[BEGIN]
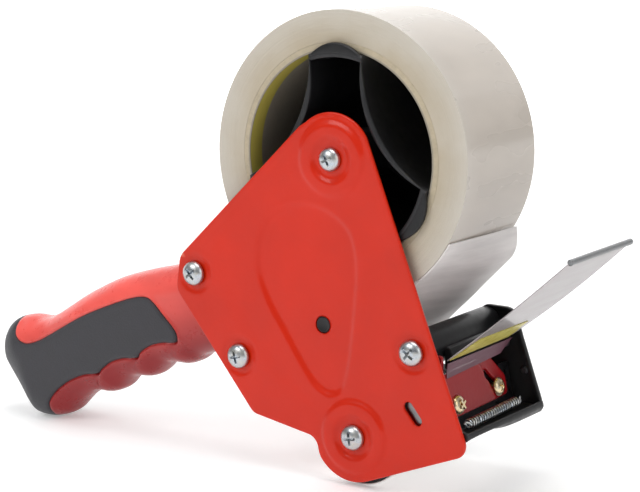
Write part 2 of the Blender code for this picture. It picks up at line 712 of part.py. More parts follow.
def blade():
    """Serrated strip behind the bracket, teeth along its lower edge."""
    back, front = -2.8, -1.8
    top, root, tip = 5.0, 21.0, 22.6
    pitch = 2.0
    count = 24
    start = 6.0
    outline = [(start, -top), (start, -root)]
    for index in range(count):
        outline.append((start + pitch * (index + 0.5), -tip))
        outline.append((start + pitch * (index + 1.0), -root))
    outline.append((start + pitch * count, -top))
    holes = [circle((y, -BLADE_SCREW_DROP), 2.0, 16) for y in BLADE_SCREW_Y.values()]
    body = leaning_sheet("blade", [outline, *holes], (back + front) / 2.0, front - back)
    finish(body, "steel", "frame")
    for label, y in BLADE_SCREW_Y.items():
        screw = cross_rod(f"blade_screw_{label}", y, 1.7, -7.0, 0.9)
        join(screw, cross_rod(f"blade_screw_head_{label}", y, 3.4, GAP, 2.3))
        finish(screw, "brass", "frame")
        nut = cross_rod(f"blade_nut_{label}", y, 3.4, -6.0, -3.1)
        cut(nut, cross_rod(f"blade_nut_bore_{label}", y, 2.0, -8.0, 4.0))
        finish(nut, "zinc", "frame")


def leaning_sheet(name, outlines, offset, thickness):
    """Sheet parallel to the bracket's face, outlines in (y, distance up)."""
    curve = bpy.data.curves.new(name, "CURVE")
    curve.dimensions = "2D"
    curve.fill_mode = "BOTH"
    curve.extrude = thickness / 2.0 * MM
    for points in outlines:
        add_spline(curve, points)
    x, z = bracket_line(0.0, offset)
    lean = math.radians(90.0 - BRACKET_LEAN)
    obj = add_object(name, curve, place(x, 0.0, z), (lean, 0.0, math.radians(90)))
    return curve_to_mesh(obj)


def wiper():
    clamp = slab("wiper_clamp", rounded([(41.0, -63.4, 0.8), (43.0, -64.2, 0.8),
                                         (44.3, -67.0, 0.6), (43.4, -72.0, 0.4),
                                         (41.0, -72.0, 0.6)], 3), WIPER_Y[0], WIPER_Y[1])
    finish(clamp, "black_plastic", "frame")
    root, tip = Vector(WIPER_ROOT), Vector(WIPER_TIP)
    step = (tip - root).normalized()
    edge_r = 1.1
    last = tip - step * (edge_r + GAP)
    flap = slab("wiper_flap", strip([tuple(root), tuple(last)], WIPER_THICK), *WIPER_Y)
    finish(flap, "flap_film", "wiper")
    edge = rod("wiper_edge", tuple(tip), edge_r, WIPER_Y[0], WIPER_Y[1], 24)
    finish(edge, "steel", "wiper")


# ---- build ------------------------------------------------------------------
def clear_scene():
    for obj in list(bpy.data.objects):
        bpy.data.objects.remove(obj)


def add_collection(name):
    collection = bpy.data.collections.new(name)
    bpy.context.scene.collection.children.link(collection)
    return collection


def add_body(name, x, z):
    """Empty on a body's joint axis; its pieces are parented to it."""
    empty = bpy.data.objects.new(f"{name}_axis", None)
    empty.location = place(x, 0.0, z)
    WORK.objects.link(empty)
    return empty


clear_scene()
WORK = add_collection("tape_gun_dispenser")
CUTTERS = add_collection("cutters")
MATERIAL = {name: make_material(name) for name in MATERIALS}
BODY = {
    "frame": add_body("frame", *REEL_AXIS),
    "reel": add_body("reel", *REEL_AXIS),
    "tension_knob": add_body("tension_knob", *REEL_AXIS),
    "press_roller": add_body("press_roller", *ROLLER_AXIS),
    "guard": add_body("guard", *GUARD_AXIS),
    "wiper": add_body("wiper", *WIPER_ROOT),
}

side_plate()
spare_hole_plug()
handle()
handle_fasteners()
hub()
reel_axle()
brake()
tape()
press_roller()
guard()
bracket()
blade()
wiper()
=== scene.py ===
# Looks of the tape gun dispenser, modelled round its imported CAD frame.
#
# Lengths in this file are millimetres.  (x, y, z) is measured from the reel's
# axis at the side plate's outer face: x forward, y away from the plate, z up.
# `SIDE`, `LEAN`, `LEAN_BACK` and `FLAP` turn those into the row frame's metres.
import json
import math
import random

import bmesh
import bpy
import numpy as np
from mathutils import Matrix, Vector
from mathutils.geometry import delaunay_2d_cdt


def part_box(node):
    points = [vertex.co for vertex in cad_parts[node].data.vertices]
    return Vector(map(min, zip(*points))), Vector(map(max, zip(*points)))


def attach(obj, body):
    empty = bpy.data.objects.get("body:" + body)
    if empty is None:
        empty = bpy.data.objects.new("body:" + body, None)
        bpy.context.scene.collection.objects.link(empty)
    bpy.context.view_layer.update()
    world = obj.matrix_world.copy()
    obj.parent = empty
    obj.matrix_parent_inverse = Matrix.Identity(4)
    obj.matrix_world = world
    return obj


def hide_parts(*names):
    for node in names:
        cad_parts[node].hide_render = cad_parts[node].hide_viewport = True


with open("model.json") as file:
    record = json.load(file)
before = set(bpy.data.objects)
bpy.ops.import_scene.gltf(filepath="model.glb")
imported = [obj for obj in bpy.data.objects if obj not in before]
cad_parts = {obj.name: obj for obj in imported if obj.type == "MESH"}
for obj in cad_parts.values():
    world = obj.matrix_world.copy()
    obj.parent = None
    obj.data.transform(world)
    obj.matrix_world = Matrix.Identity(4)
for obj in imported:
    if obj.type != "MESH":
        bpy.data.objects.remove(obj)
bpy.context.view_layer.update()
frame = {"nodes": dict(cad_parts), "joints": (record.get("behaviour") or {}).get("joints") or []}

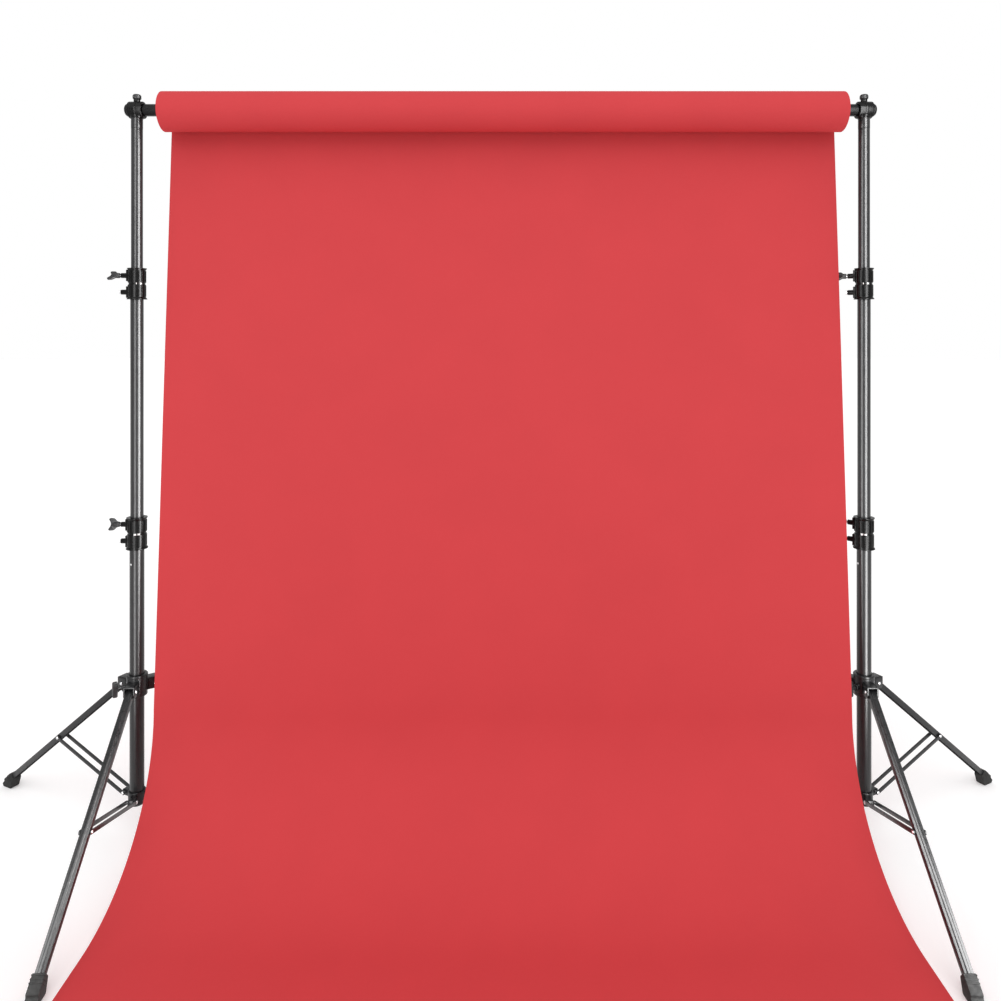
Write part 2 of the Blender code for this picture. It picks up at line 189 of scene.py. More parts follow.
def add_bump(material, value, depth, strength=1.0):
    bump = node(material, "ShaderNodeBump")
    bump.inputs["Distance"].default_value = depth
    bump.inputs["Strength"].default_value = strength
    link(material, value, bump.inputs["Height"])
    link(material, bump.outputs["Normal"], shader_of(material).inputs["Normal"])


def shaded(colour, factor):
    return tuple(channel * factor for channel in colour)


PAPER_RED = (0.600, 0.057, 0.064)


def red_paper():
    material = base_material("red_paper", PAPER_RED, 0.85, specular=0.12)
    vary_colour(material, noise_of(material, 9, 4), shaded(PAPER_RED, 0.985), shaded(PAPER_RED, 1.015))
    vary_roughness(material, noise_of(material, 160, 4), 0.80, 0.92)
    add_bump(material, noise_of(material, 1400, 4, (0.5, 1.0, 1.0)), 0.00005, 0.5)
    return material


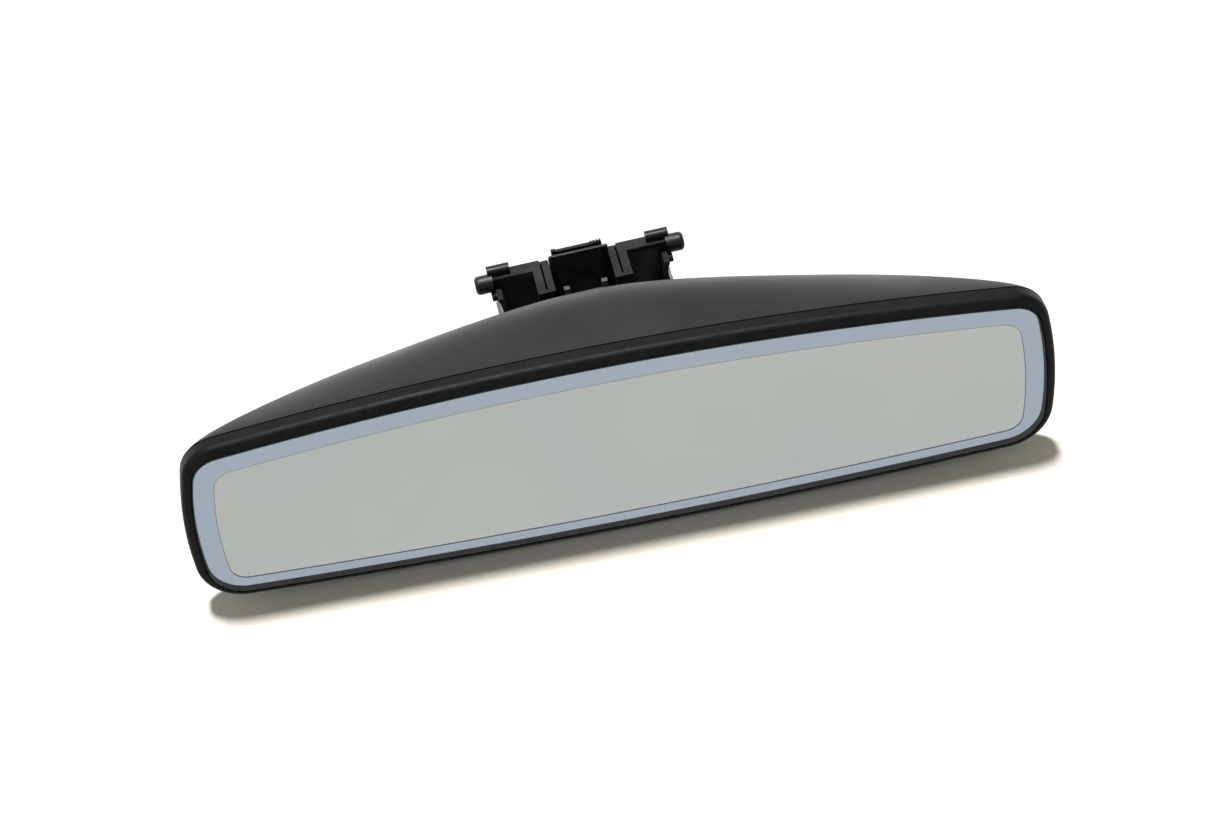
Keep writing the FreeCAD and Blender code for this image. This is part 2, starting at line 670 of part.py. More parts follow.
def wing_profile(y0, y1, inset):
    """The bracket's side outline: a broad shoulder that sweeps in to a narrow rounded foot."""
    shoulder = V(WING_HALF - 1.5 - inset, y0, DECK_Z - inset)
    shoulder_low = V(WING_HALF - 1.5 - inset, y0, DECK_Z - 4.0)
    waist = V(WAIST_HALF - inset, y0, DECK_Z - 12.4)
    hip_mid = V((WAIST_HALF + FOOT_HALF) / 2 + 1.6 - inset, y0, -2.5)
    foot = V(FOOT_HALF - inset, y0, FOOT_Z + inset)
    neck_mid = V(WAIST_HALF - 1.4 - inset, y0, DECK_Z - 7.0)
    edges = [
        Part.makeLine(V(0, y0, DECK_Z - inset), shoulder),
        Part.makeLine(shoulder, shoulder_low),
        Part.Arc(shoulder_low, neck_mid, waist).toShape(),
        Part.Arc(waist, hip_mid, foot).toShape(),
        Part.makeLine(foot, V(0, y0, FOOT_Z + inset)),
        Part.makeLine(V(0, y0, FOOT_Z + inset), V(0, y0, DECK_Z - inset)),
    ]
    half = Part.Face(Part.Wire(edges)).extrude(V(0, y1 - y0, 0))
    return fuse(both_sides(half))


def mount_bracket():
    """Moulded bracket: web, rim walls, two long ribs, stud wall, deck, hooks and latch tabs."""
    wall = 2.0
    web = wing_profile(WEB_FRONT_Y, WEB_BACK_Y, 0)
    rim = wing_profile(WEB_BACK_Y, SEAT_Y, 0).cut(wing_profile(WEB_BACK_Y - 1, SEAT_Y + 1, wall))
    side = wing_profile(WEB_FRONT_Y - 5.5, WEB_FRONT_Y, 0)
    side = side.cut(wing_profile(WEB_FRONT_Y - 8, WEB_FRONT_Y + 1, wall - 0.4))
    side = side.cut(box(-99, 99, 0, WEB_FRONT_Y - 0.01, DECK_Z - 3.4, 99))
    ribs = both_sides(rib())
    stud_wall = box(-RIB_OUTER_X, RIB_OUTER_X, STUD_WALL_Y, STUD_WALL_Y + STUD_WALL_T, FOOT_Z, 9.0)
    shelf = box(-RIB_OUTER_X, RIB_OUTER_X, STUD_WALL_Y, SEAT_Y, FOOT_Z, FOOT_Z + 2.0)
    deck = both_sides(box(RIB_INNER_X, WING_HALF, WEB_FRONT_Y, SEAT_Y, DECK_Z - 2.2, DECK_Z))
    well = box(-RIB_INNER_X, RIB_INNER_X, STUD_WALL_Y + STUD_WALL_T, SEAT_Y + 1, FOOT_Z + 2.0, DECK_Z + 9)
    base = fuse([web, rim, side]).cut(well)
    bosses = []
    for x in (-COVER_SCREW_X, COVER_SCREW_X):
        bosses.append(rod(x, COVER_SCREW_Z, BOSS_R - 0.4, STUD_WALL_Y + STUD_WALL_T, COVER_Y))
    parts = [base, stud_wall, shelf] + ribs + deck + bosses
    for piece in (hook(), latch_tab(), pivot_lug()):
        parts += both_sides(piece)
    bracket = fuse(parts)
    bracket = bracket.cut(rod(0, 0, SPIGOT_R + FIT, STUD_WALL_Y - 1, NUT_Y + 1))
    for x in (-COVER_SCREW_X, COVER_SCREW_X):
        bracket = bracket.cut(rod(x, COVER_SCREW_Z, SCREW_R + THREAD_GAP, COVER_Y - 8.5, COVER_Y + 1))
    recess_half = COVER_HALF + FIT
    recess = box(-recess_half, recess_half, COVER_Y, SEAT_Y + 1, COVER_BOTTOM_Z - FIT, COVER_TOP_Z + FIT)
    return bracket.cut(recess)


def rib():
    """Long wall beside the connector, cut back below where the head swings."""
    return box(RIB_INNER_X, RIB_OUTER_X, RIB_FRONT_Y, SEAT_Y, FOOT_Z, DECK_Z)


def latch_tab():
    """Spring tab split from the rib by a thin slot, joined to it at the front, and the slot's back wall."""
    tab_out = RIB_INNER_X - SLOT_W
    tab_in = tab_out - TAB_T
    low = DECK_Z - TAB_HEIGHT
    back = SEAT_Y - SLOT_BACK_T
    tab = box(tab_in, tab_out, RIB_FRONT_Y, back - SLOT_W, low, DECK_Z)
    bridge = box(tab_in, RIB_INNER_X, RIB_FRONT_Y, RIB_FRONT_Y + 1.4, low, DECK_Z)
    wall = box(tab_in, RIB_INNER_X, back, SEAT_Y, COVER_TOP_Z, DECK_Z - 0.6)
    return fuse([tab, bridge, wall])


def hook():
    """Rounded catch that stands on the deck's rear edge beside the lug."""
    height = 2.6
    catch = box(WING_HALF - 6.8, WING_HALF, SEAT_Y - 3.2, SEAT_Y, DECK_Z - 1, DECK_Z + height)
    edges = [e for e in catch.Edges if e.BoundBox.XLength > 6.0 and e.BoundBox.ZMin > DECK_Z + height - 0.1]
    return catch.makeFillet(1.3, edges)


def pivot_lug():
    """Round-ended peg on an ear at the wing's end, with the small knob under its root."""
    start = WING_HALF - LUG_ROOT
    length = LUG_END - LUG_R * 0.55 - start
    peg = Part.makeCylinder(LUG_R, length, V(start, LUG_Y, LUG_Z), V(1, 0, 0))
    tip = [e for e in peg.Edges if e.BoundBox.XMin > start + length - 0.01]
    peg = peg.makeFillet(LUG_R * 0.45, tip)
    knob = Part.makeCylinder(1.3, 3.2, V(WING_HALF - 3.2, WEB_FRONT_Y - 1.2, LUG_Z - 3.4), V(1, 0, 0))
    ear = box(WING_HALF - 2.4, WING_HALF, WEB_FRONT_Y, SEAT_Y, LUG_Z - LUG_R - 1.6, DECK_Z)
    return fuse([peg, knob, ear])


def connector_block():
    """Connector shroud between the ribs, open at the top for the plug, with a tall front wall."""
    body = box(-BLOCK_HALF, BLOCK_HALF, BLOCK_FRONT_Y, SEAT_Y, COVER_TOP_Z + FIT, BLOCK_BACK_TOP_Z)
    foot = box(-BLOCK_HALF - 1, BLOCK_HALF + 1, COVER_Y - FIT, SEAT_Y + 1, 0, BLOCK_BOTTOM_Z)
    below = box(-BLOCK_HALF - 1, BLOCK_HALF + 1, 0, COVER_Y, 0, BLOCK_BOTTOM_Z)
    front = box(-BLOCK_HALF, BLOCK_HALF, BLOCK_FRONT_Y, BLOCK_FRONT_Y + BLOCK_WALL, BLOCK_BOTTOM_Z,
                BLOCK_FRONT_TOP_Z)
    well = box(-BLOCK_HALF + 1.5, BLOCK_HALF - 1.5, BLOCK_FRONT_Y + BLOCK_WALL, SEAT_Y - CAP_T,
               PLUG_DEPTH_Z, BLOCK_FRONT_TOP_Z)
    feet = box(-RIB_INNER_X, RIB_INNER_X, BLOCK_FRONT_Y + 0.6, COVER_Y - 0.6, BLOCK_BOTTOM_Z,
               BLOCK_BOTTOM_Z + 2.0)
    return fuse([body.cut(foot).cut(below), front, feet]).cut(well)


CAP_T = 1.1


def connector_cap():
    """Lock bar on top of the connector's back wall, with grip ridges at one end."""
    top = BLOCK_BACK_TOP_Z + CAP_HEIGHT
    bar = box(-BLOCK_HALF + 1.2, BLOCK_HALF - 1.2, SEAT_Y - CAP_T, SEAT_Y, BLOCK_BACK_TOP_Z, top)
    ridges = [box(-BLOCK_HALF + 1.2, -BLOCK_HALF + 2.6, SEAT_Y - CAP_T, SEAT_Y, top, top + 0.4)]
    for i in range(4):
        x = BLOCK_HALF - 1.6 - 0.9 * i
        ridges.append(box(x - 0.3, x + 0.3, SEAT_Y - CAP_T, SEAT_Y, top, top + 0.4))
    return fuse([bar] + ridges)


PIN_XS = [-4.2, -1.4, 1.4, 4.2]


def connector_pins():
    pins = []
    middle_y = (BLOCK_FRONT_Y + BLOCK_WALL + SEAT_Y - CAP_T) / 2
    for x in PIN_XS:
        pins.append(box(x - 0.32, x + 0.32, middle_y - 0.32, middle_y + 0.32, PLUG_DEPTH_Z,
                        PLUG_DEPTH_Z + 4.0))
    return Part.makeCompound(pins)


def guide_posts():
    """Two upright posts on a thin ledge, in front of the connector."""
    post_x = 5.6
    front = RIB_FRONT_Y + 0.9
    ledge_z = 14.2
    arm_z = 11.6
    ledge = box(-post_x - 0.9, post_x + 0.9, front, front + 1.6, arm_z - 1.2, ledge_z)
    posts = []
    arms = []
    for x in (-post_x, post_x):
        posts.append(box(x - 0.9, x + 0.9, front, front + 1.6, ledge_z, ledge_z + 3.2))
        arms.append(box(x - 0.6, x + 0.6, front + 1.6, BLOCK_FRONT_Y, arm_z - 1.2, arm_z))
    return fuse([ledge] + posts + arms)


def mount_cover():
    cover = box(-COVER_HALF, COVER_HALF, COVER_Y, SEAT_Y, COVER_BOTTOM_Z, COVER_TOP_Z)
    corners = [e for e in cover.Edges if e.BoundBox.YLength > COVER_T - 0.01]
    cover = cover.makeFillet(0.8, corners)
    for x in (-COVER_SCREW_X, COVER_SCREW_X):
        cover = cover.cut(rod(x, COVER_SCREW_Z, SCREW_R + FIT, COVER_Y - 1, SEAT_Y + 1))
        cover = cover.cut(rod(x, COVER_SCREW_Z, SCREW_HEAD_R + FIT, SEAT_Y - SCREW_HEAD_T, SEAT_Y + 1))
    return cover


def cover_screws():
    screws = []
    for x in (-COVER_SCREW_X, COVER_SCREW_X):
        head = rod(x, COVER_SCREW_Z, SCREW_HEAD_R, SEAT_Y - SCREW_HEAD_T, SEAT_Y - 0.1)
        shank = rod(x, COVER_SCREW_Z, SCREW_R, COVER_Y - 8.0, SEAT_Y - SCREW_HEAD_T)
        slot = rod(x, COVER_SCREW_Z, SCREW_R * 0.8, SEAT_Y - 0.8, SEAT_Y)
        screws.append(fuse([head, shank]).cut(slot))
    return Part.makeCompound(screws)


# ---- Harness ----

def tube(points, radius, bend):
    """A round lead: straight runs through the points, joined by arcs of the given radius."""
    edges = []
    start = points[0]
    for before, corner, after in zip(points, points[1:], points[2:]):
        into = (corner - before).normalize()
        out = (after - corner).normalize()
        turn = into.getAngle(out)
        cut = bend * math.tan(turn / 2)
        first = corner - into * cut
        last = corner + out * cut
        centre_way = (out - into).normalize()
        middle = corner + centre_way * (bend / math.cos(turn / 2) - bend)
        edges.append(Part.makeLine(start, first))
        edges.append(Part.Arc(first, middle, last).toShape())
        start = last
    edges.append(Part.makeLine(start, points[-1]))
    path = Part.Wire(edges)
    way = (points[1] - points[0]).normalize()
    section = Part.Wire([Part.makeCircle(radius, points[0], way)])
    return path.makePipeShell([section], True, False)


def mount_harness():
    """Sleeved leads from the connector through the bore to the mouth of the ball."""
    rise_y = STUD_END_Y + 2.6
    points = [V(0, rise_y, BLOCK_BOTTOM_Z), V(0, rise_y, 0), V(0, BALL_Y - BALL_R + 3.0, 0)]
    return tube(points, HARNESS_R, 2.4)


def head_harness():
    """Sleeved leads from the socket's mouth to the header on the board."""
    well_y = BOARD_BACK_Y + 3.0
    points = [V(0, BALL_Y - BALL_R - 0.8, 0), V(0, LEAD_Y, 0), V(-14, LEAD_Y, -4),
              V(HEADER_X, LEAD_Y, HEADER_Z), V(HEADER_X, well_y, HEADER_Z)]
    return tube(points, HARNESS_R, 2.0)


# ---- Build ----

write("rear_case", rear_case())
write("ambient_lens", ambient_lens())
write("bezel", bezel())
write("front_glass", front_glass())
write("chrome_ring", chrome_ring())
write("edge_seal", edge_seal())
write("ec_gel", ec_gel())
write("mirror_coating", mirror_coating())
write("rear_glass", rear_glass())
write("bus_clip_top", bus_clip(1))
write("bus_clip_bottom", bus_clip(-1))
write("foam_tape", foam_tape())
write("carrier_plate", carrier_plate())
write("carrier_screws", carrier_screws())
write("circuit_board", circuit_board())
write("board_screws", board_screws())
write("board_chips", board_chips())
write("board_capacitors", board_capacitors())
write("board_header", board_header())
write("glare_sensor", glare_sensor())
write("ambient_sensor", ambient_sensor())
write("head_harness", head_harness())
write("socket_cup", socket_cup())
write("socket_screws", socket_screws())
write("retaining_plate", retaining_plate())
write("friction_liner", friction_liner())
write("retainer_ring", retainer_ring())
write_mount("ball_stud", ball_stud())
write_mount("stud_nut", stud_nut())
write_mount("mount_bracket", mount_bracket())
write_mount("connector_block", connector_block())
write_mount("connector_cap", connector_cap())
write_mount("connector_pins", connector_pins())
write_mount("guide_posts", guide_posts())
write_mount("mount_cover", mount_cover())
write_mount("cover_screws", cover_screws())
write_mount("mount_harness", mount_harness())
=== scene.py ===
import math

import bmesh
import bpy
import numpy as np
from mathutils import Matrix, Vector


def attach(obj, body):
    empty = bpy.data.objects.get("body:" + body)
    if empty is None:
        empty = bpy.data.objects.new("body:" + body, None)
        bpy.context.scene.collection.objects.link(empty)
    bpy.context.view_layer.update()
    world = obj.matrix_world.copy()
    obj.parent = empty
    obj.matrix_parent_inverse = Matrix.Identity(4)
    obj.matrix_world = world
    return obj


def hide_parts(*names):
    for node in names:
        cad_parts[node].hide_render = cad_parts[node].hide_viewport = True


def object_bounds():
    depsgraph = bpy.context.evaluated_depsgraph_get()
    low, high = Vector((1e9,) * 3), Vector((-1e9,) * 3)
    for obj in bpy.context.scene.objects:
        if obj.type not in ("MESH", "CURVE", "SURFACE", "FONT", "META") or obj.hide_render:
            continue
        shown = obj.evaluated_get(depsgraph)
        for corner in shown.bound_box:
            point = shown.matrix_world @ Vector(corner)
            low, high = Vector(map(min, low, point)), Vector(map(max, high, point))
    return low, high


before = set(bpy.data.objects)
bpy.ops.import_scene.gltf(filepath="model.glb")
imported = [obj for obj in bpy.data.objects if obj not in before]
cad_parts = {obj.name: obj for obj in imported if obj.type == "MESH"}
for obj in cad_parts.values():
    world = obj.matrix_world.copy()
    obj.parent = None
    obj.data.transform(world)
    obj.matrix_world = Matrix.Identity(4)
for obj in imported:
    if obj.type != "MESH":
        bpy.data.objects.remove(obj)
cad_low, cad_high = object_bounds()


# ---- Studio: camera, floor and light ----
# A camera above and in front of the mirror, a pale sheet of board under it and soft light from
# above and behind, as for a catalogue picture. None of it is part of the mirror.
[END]
## EXERCISE BRIEF
Give back, word for word, each line from the one containing "bpy.context.scene.collection.children.link(collection)" down to the one containing "zip(*points))), Vector(map(max, zip(*points)))", including those two lines.

## EXERCISE ANSWER
    bpy.context.scene.collection.children.link(collection)
    return collection


def add_body(name, x, z):
    """Empty on a body's joint axis; its pieces are parented to it."""
    empty = bpy.data.objects.new(f"{name}_axis", None)
    empty.location = place(x, 0.0, z)
    WORK.objects.link(empty)
    return empty


clear_scene()
WORK = add_collection("tape_gun_dispenser")
CUTTERS = add_collection("cutters")
MATERIAL = {name: make_material(name) for name in MATERIALS}
BODY = {
    "frame": add_body("frame", *REEL_AXIS),
    "reel": add_body("reel", *REEL_AXIS),
    "tension_knob": add_body("tension_knob", *REEL_AXIS),
    "press_roller": add_body("press_roller", *ROLLER_AXIS),
    "guard": add_body("guard", *GUARD_AXIS),
    "wiper": add_body("wiper", *WIPER_ROOT),
}

side_plate()
spare_hole_plug()
handle()
handle_fasteners()
hub()
reel_axle()
brake()
tape()
press_roller()
guard()
bracket()
blade()
wiper()
=== scene.py ===
# Looks of the tape gun dispenser, modelled round its imported CAD frame.
#
# Lengths in this file are millimetres.  (x, y, z) is measured from the reel's
# axis at the side plate's outer face: x forward, y away from the plate, z up.
# `SIDE`, `LEAN`, `LEAN_BACK` and `FLAP` turn those into the row frame's metres.
import json
import math
import random

import bmesh
import bpy
import numpy as np
from mathutils import Matrix, Vector
from mathutils.geometry import delaunay_2d_cdt


def part_box(node):
    points = [vertex.co for vertex in cad_parts[node].data.vertices]
    return Vector(map(min, zip(*points))), Vector(map(max, zip(*points)))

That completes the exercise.